ECLI:NL:RBDHA:2023:8943

Rechtbank Den Haag

Datum uitspraak
14 juni 2023
Publicatiedatum
21 juni 2023
Zaaknummer
NL23.14859
Instantie
Rechtbank Den Haag
Type
Uitspraak
Rechtsgebied
Bestuursrecht
Procedures
  • Voorlopige voorziening
Rechters
Vindplaatsen
  • Rechtspraak.nl
AI samenvatting door LexboostAutomatisch gegenereerd

Afwijzing verzoek voorlopige voorziening in asielzaak met betrekking tot verantwoordelijkheid Bulgarije

In de zaak met zaaknummer NL23.14859 heeft de voorzieningenrechter van de Rechtbank Den Haag op 14 juni 2023 uitspraak gedaan over een verzoek om een voorlopige voorziening. Verzoeker, vertegenwoordigd door mr. E. Derksen, had een aanvraag ingediend voor een verblijfsvergunning asiel voor bepaalde tijd. Deze aanvraag werd door de staatssecretaris van Justitie en Veiligheid, vertegenwoordigd door mr. M. Talsma, niet in behandeling genomen, omdat Bulgarije verantwoordelijk werd geacht voor de behandeling van de asielaanvraag. Verzoeker heeft hiertegen beroep ingesteld en verzocht om een voorlopige voorziening.

De voorzieningenrechter heeft het verzoek op 6 juni 2023 behandeld, samen met een andere zaak (NL23.14858). In de uitspraak van diezelfde dag is besloten dat een voorlopige voorziening niet meer nodig is, omdat de rechtbank al uitspraak had gedaan op het beroep. Hierdoor werd het verzoek om voorlopige voorziening afgewezen. De voorzieningenrechter overwoog verder dat verzoeker in beginsel recht heeft op een proceskostenvergoeding, maar omdat deze zaak samenhangt met andere zaken waarin al een proceskostenvergoeding is toegekend, komt verzoeker in deze zaak geen afzonderlijke vergoeding toe.

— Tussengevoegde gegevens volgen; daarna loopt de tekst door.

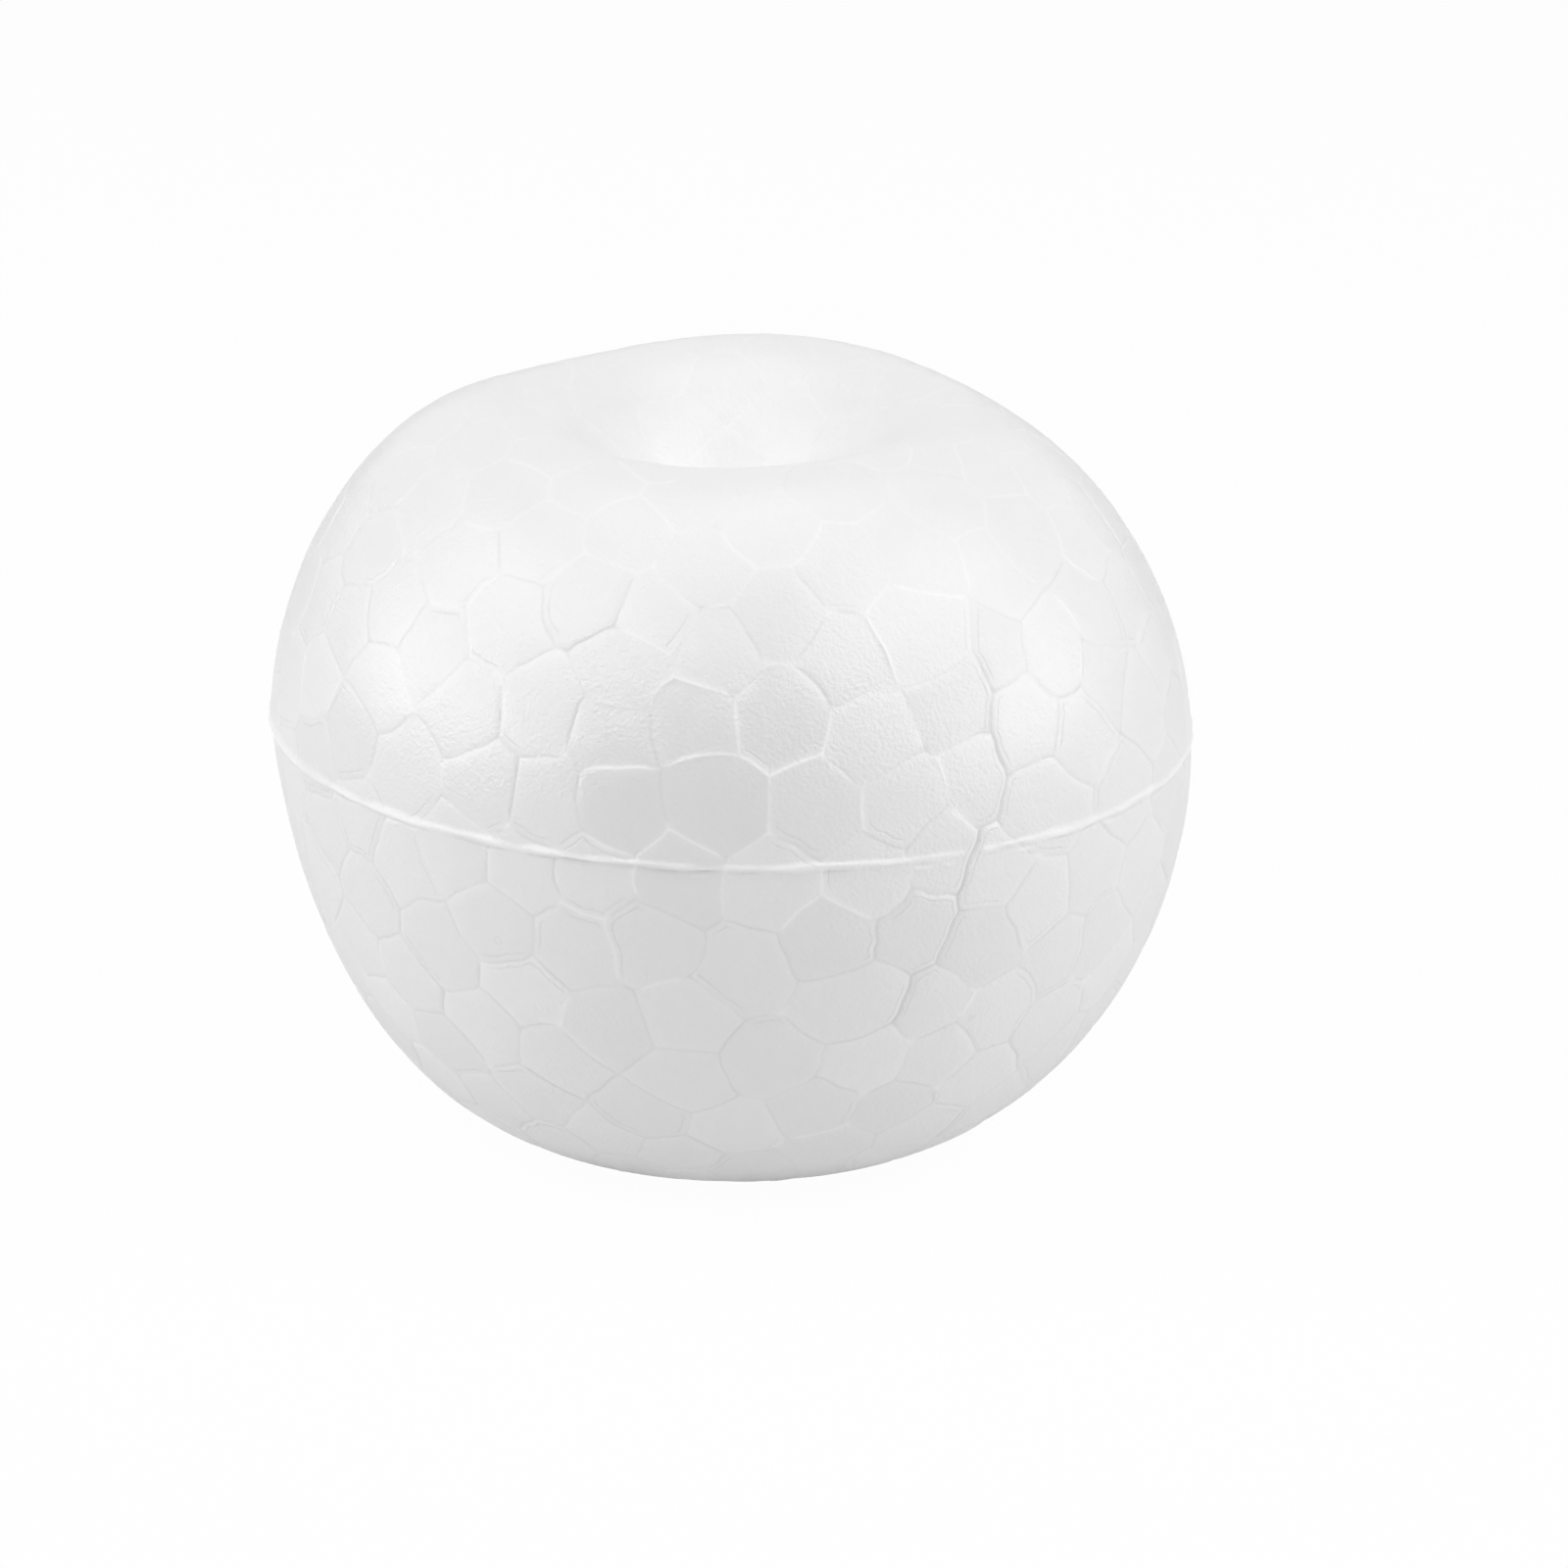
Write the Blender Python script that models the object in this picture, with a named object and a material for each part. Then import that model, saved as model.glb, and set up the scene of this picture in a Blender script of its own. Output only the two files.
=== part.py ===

De uitspraak is gedaan door mr. L.A. Banga, in aanwezigheid van griffier K.F.K. Hoogbruin, en is openbaar gemaakt op 14 juni 2023. Tegen deze uitspraak staat geen hoger beroep of verzet open.

Uitspraak

RECHTBANK DEN HAAG

Zittingsplaats Utrecht Bestuursrecht zaaknummer: NL23.14859
uitspraak van de voorzieningenrechter in de zaak tussen

[verzoeker] , V-nummer: [V-nummer] , verzoeker, (gemachtigde: mr. E. Derksen),

en
de staatssecretaris van Justitie en Veiligheid, verweerder, (gemachtigde: mr. M. Talsma).

Procesverloop

Bij besluit van 17 mei 2022 (het bestreden besluit) heeft verweerder de aanvraag van verzoeker tot het verlenen van een verblijfsvergunning asiel voor bepaalde tijd niet in behandeling genomen op de grond dat Bulgarije verantwoordelijk is voor de behandeling daarvan.
Verzoeker heeft tegen het bestreden besluit beroep ingesteld. Hij heeft verder de voorzieningenrechter verzocht om een voorlopige voorziening te treffen.
De voorzieningenrechter heeft het verzoek, tezamen met de zaak NL23.14858, op
6 juni 2023 op zitting behandeld. Hieraan hebben deelgenomen: eiser, de gemachtigde van eiser, J.A. Matti als tolk en de gemachtigde van verweerder.

Overwegingen

1. Bij uitspraak van vandaag, zaaknummer NL23.14858, heeft de rechtbank uitspraak gedaan op het beroep. Een voorlopige voorziening is daarom niet meer nodig. De voorzieningenrechter wijst het verzoek om die reden af.
1. Gelet op de uitkomst van de bodemzaak komt verzoeker in beginsel een proceskostenvergoeding toe. Echter nu deze zaak als samenhangende zaak wordt beschouwd met de zaken met nummers NL23.14851, NL23.14853 en NL23.14855 en reeds in zaak met nummer NL23.14851 een proceskostenvergoeding is toegekend, zal eiser in deze zaak niet afzonderlijk een proceskostenvergoeding toekomen.

Beslissing

De voorzieningenrechter wijst het verzoek om voorlopige voorziening af.
Deze uitspraak is gedaan door mr. L.A. Banga, voorzieningenrechter, in aanwezigheid van
K.F.K. Hoogbruin, griffier.
De uitspraak is uitgesproken in het openbaar en bekendgemaakt op:
14 juni 2023

Documentcode: [documentcode]

Tegen deze uitspraak staat geen hoger beroep of verzet open.